Omarumutu War Memorial Hall, located on the marae, was opened by Minister of Māori Affairs Ralph Hanan on 18 March 1961. Bishop Wiremu Panapa and Reverend Rangi Ehu unveiled a memorial tablet inside, presented to Ngāti Ruatākena and Whakatōhea by members of the Māori Battalion, to commemorate both Māori and Pākehā who died during the Boer War, World War I and World War II. Pine Taiapa oversaw the creation of the carvings, tukutuku and kōwhaiwhai that decorate the hall. The artwork is promoted as some of the best Māori artwork in the country and is a tourist drawcard, open the public when tangihanga or other functions are not being held.

A memorial cenotaph on the marae, a white column on a concrete base and funeral urn, was initially unveiled with the names of eight local men who died during wars.

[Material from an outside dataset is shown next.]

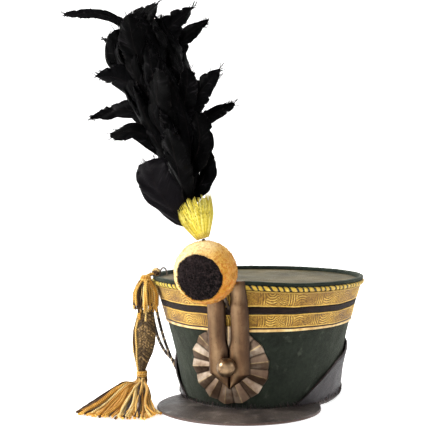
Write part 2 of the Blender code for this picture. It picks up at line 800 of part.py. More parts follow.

The names of a further eight who died during World War II and the Vietnam War were added in 1978. A granite memorial stone, also on a concrete base, lists the name of a further four men who died during World War II.

In October 2020, the Government committed $61,944 from the Provincial Growth Fund to renovate the war memorial, toilets and cooking shed, creating an estimated 8 jobs.

==Education==

Te Kura o Ōmarumutu is a co-educational state primary school for Year 1 to 8 students, with a roll of as of . It opened in 1861 as Ōmarumutu Native School. It became a Designated Character School in 2022.